The claim that ‘Dickens invented the scary clown’ seems to be rooted in the work of Andrew McConnel Scott, Professor of English at the University of Buffalo, through his paper ‘Clowns on the Verge of a nervous breakdown: Dickens coulrophobia and the Memoirs of Joseph Grimaldi' where
Through a focus on the career of the British pantomimist Joseph Grimaldi (1778–1837) and a reading of his Memoirs (1838), edited posthumously by Charles Dickens, this essay seeks to demonstrate that what we often term coulrophobia (the fear of clowns) has its origins in a narrative of memorializing that takes place in the midst of rapid social change.
Just to set the scene a little, Grimaldi is credited with being the essential creator of clowns as we know them today, including being the originator of whiteface make-up.
Per Wikipedia: J. S. Grimaldi:
In the early 1800s, he expanded the role of Clown in the harlequinade that formed part of British pantomimes, notably at the Theatre Royal, Drury Lane and the Sadler's Wells and Covent Garden theatres. He became so dominant on the London comic stage that the harlequinade role of Clown became known as "Joey", and both the nickname and Grimaldi's whiteface make-up design were, and still are, used by other types of clowns.
Dickens was invited to edit and improve an existing ‘clumsily written life of Grimaldi, which had been based on the clown's own notes’, which Dickens did under his regular nom de plume, "Boz".
According to an article on the Smithsonian Magazine website "The History and Psychology of Clowns Being Scary" (by Linda Rodriguez McRobbie, July 31, 2013):
Grimaldi’s real life was anything but comedy—he’d grown up with a tyrant of a stage father; he was prone to bouts of depression; his first wife died during childbirth; his son was an alcoholic clown who’d drank himself to death by age 31; and Grimaldi’s physical gyrations, the leaps and tumbles and violent slapstick that had made him famous, left him in constant pain and prematurely disabled. As Grimaldi himself joked, “I am GRIM ALL DAY, but I make you laugh at night.”
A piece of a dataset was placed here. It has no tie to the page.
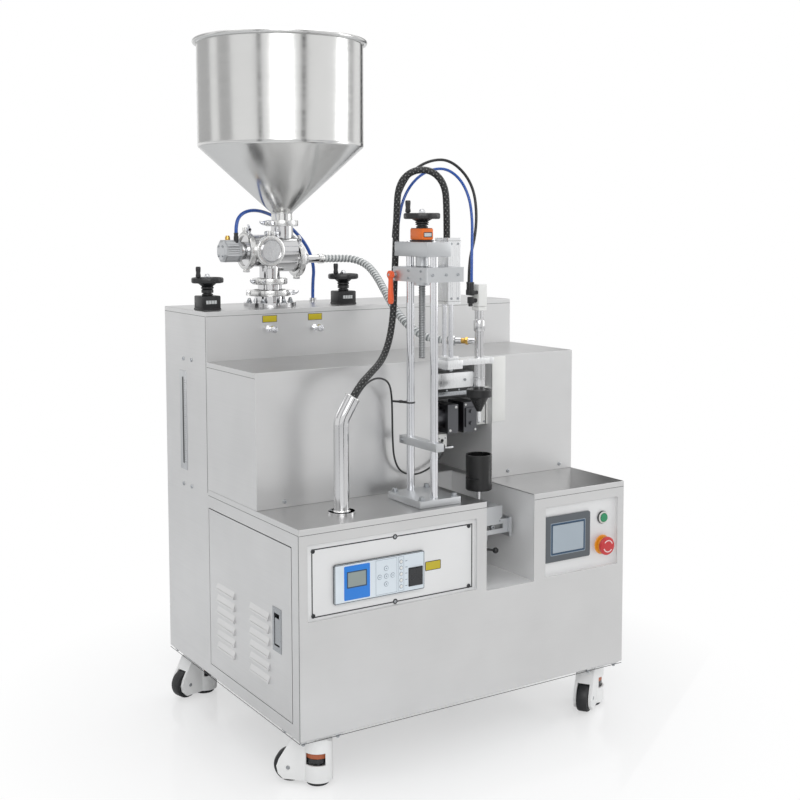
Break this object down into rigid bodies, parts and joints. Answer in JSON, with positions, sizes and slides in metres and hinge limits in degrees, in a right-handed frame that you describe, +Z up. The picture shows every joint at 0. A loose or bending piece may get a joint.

In his essay Stott states:
Dickens shared a suspicion of theatricality with many of his contemporaries, even to the extent of viewing performance as an “inherently destructive endeavor,” in which the ideal of sympathetic imagination so prized by Romantic theater critics was viewed as “antithetical to reason, deliberation and control” by the generation that followed (Woods 144).23 In the case of clowns, this distrust is redoubled by his view of pantomime clowning as not just anachronistic, but also somehow constituting an affront toward the cherished memories of childhood. To this end, Dickens can be considered one of the first artists to substantively represent clowning in terms that were to significantly influence later formulations of coulrophobia.
Referencing the reference to a beggar in clown’s attire in the Pickwick Papers, he goes on to say
In what is certainly the first example of “dark carnival” in English literature, “Stroller’s Tale” portrays the clown as a monstrous contradiction, a ghoul disfigured by the immorality of the man who plays him and who later dies in a fit of terrifying hallucinations that blur fiction with reality. It is the foundational statement of coulrophobia: all humor having fled, the object of spectatorship resents being watched, is unable to differentiate between the play world and the real world, and transposes his personal demons onto the supposed joviality of his mask.
The Smithsonian article, referencing the work of Stott states that he goes ‘so far as to say that Dickens invented the scary clown’
by creating a figure who is literally destroying himself to make his audiences laugh. What Dickens did was to make it difficult to look at a clown without wondering what was going on underneath the make-up: Says Stott, “It becomes impossible to disassociate the character from the actor.” That Dickens’s version of Grimaldi’s memoirs was massively popular meant that this perception, of something dark and troubled masked by humor, would stick.